The Horror Honeys: SOME MYSTERIES ARE BETTER LEFT UNSOLVED

SOME MYSTERIES ARE BETTER LEFT UNSOLVED


A Sci-Fi Honey New Release Review

Area 51 (2015)

Let’s rewind all the way back to 2009: following a groundbreaking viral marketing campaign, Oren Peli’s Paranormal Activity hit theaters in October of that year, going on to become a box office juggernaut and pop culture phenomenon. Six years and as many Paranormal movies later (the sixth is slated to be released later this year), Peli is still attached to the series a producer. His follow-up project as a director, however, remained a mystery – even though he had been working on a film since the fall of 2009, when the original Paranormal Activity made him a buzzworthy name in the horror community. Thanks to Jason Blum, that film has finally seen the light of day: Peli’s sophomore directorial effort, the found footage sci-fi/horror Area 51, is now available on VOD platforms around the world. The mystery has been solved, but was it worth the wait?

For ardent fans of Peli’s work in the first Paranormal Activity movie, Area 51 may be a welcome addition to the modern found footage horror movement that he kicked off half a decade ago. True to form, Peli’s second feature has much in common with his first: improvisational actors play characters who share their real names, seeking video-documented proof of what lurks in the shadows of the unknown. These characters are Reid, Ben, and Darrin: three bromancing BFFs who embark on a clandestine operation to sneak into the remote Area 51 Air Force base and capture on video whatever secrets the government is protecting there. Warning signs alert civilians about the dangers of breaking into a well-fortified military compound, but of course these signs are not heeded – give a dude-bro a video camera, and he’ll find some way to do the stupidest possible things with it.

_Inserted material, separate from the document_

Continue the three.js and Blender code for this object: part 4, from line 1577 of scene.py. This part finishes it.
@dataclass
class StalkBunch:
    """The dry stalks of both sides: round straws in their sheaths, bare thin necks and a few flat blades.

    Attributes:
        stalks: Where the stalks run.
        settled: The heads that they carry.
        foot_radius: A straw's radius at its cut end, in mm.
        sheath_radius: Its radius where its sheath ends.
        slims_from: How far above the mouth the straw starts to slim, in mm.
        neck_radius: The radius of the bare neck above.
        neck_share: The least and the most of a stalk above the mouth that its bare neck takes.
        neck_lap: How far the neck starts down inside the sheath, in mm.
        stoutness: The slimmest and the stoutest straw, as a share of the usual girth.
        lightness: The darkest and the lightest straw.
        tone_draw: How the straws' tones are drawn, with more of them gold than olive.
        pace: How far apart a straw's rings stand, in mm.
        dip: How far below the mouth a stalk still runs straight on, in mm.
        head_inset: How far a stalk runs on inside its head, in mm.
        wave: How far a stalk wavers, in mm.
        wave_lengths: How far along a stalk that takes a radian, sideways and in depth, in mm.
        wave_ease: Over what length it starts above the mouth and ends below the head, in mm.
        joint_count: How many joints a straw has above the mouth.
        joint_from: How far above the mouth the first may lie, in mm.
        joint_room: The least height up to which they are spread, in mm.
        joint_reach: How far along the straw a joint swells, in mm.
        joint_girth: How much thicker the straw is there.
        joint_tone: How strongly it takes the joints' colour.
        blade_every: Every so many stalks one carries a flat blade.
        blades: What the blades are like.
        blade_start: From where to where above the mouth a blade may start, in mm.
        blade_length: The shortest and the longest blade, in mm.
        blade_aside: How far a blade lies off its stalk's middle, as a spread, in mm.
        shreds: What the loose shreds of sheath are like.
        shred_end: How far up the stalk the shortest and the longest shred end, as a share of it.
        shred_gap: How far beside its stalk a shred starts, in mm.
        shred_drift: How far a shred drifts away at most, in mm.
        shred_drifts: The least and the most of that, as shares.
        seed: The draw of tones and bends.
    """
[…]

This sign says GTFO, dudes.
There are many inherent problems with the found footage storytelling device, but focusing on whiny, boneheaded and generally unlikeable characters is a trope that seems to appear more often in this particular subgenre than any other kind of horror movie. Unfortunately, the trio at the center of Area 51 are exactly the kind of guys I’d probably take great care to avoid in real life. We’re informed at the beginning of the film that all three characters have gone missing, and we learn about them through interviews with their family and friends – including the fact that Reid suddenly became interested in UFOs and extraterrestrial lore after a mysterious incident at a party. This mock-doc format is sufficient to learn about the three prior to their Area 51 shenanigans, but the film spends nearly an hour on additional exposition before it gets to that titular place. In the meantime, we are treated to long car trips laced with homosocial frat-boy banter, a game of beer pong, some bad karaoke, and a trip to Hooters. To test out their video cameras, the guys sneak them into a private lap dance room at a Las Vegas strip club. You know, for science.

Luckily they didn’t use the thermal camera in there.
Other shortcomings in Area 51 have to do with lack of attention to plot details and technical inconsistencies, which is surprising considering the amount of time the film devotes to convincing backstory on the facility as well as the tools and equipment necessary to evade detection on the premises. One example is when Reid steals a security clearance badge from the home of a high-ranking Area 51 employee, but doesn’t use it until long after the employee’s access would’ve been flagged or denied altogether if his credentials went missing. The film also depicts a number of scenes through the green-hued lens of a nightvision camera, even though the characters on screen can clearly see where they’re going and what they’re doing in supposed pitch blackness. I’m perfectly willing to accept the peculiar things they find when they arrive on base, but I cannot suspend my disbelief for lapses in basic logic.

Things improve considerably in the third act, when the group hooks up with the daughter of a former Area 51 employee and infiltrates the subterranean hub of the base’s covert operations. It is here that the film is finally able to generate a modicum of suspense and pay homage to the things conspiracy theorists believe are housed at the real Area 51 in secret. Peli even manages to conjure some unsettling images – particularly in the last ten minutes of the film – that are more visually compelling than anything he was able to achieve in Paranormal Activity. Unfortunately, the final payoff isn’t strong enough to make everything that comes before it worthwhile.

This is what a movie looks like when it sits on a shelf past its expiration date.
Perhaps if Area 51 had been released closer to its inception in 2009, the film would’ve garnered more positive attention and cemented Peli’s status as a found footage auteur. In the years following Paranormal Activity, however, the number of found footage films has more than doubled – and avid horror fans have seen dozens of movies that improve upon the ideas and techniques that Peli championed in his debut film. I’d be more interested in a straightforward feature about the events that supposedly took place at Area 51 in the 1950s than watch a few modern-day himbos with a camcorder commit breaking and entering. Modern audiences have seen this cliché done to death in the last five years, and we’re ready for a more inventive take on the found footage fad.

Sci-Fi Honey Rating: One douchey dude-bro with a camera out of five.

Area 51 is available... if you look for it. We're not telling you where.